Later stages of volcanic evolution of La Palma, Canary Islands: Rift evolution, giant landslides, and the genesis of the Caldera de Taburiente

Abstract

The islands of La Palma and El Hierro form the western end of the hotspot-induced Canary Islands chain. Both islands are at present in the earliest and fastest shield-building stage of growth and show many similarities with the Hawaiian Islands. La Palma shows two very distinct phases of volcanic construction: (1) a Pliocene submarine volcanic and intrusive series, interpreted as an uplifted seamount at least 1500 m above present sea level, and (2) a subaerial volcanic series erupted in the past 2 m.y. Taburiente volcano initially formed the northern part of the island and then extended to the south, forming a ridge (Cumbre Nueva Ridge) that was partially destroyed about 560 ka by a giant lateral collapse (the Cumbre Nueva collapse), possibly involving 180–200 km3 of subaerial volcanic material.

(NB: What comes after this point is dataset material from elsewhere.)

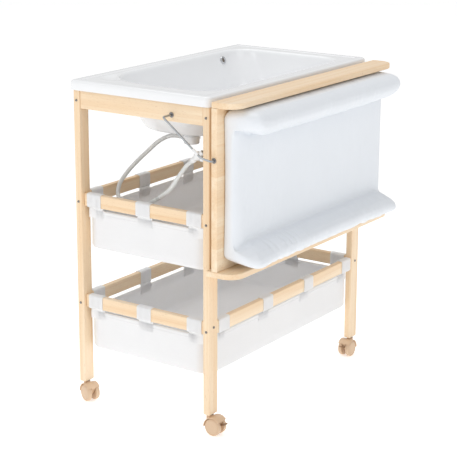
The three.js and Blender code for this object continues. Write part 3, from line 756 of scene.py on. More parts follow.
def makeDrain(look):
    floor = rimTop / mm - bathLook["depth"]
    dx, dy = bathLook["drain"]
    under = floor - bathLook["wall"] - gap
    bottom, neck, cup = under - look["cupDepth"], look["neck"], look["cupRadius"]
    bore = neck - 3
    profile = [(0, bottom), (cup - 2, bottom), (cup, bottom + 3), (cup, under - 12), (cup + 7, under - 10),
               (cup + 7, under), (neck, under), (neck, floor), (bore, floor), (bore, bottom + 5),
               (0, bottom + 5)]
    bowl = turned("cup", mmProfile(profile, look["edgeRound"]), at(dx, dy, 0), steps=64)
    ribs = turned("nut", mmProfile([(cup - 1, under - 24), (cup + 2.4, under - 24), (cup + 2.4, under - 14),
                                    (cup - 1, under - 14), (cup - 1, under - 24)]), at(dx, dy, 0), steps=12)
    y0, y1 = dy + bore + 3, dy + bathLook["spigotReach"] - gap
    profile = [(0, y0), (5, y0), (5, y1 - 9), (6, y1 - 8), (6, y1 - 1), (5.2, y1), (0, y1)]
    spigot = turned("spigot", mmProfile(profile), at(dx, 0, floor - bathLook["spigotDrop"]), axis=(0, 1, 0),
                    steps=32)
    addPiece("drain_bowl", joinMeshes("drain_bowl", [bowl, ribs, spigot]), "frame",
             bathPlastic, ["drain_cup"])
    seat, lid = bore - gap, floor + gap
    profile = [(0, lid - 12), (seat - 1, lid - 12), (seat, lid), (neck + 2, lid), (neck + 2, lid + 2),
               (5, lid + 4), (4, lid + 9), (6.5, lid + 12), (6, lid + 14.6), (0, lid + 15.5)]
    plug = turned("plug", mmProfile(profile, 1.2), at(dx, dy, 0), steps=48)
    addPiece("plug", plug, "plug", plugRubber, ["drain_plug"])
    low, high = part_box("overflow_ring")
    slope = math.atan2(37, 142 - 20 - 22)
    normal = (0, -math.cos(slope), math.sin(slope))
    ring = turned("overflow", mmProfile([(6.5, 0), (11, 0), (13, 1.2), (12, 2.6), (8, 3), (6.5, 0)]),
                  (0, 0, 0), axis=normal, steps=48)
    # dark disc set into the overflow ring's hole: painted shade of the hole behind the trim
    shadeDisc = turned("overflow_shade_disc", mmProfile([(0, 0.2), (6.6, 0.2), (6.6, 0.9), (0, 0.9)]), (0, 0, 0),
                  axis=normal, steps=24)
    centre = (low + high) / 2
    ringMiddle = sum((v.co for v in ring.vertices), Vector()) / len(ring.vertices)
    for mesh in (ring, shadeDisc):
        mesh.transform(Matrix.Translation(centre - ringMiddle))
    addPiece("overflow_trim", ring, "frame", chrome, ["overflow_ring"])
    addPiece("overflow_shade_disc", shadeDisc, "frame", darkPlastic)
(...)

The northwest boundary of the Cumbre Nueva collapse formed a vertical scarp that, enlarged by headward erosion, formed the spectacular depression of Caldera de Taburiente. Cumbre Vieja volcano, a north-south elongated rift, forms the southern half of La Palma and constitutes its last stage of growth, including all eruptive activity in the past 125 k.y. Detailed field observations, mapping, and high-precision radiometric dating have allowed reconstruction of the growth and structural changes of the Cumbre Vieja volcano. Interactions between eruption rates, coastal erosion, and glacio-eustatic sea level change allow stratigraphic subdivision of the edifice. The structure of the volcano has been controlled for most of its history by a rift system with a clearly dominant north-south and less-distinct north-east and north-west volcanic rift zones. The rift reorganization of the volcano to a single north-south rift since 7 ka and the opening of faults during the 1949 eruption probably reflect increasing instability of the west flank of the volcano.